# Pay Down Mortgage or Invest Income



## SlowandSteady60 (Feb 19, 2012)

If you already have a principal residence which is paid for, and you own income properties with positive cash flow, is it better to pay down the mortgage on the properties and hold long-term, or invest the monthly income and sell the property in say ten years at a small profit. I've heard many different takes on this one. Any thoughts here?


----------



## donald (Apr 18, 2011)

Why not just keep paying down your rental properties and use the % that is cash flow positive to invest with?If you have assets that are generating money for you why would you want to sell? in 10 yrs for a small profit?Keep them(why would it be a small profit in 10 yrs,should'nt be)Sounds like you have a perfect sceniro in place.I would do both and not look at it as a either or.......layman view.


----------



## crazyjackcsa (Aug 8, 2010)

He may wish to retire in 10 years, rentals aren't the passive income some think they are.
You would have to take a look at the tax benefits of either plan and your personal scenario. I'm not familiar with the ins and outs, but either is a decent plan.


----------



## the-royal-mail (Dec 11, 2009)

You would have to be a pretty good investor these days to be able to derive enough PROFIT from your investments after paying fees (which could approach 4% in some cases) and of an amount that would trump the interest you would save on a lower mortgage balance. I say pay down mortgage...

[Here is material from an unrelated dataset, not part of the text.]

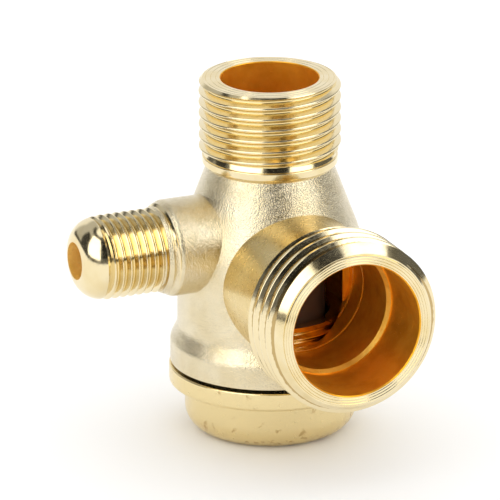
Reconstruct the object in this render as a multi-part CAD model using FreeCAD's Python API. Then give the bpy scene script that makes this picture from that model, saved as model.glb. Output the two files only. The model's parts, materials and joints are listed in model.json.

But how's your emergency/rainy day savings fund? Is there enough cash in there?


----------



## andrewf (Mar 1, 2010)

If your investments would include anyfixed income allocation, I would repay the mortgages rather than that portion of the investment.


----------



## SlowandSteady60 (Feb 19, 2012)

Just a sidenote. We have rainy day funds for personal and for each property that we own. Currently paying down mortgage and investing positive cash flow. Just curious what others would do and why. Invested money hopefully generates more through ETF's, stocks etc. Paying down mortgage increases equity. Which one is better in the long run, not sure. Just throwing it out there.


----------



## MrMatt (Dec 21, 2011)

The risk adjusted return of paying off your mortgage almost always wins by a handy margin.

You have to take on substantially more investment risk to beat it, and that's the real question. 
Do you want to get a relatively good return with no risk, or a slightly higher return with much higher risk.

Personally I go for a mix of the two because I can't deny the allure of the higher return, but the competative risk free return is just so tempting.


----------



## Berubeland (Sep 6, 2009)

Prepaying your mortgage for an income property rarely makes any sense. First of all unlike the mortgage on your personal residence the interest is completely tax deductible. 

Equity stuck in an income property makes 0 % return even though the payments on the mortgage stay the same. 

Furthermore, you'll find around year 10 that you start to pay an awful lot of income tax on that mortgage paydown. Multiply this times 100 units and you'll quickly understand why corporations own rentals and why they almost always refinance to buy something else.


----------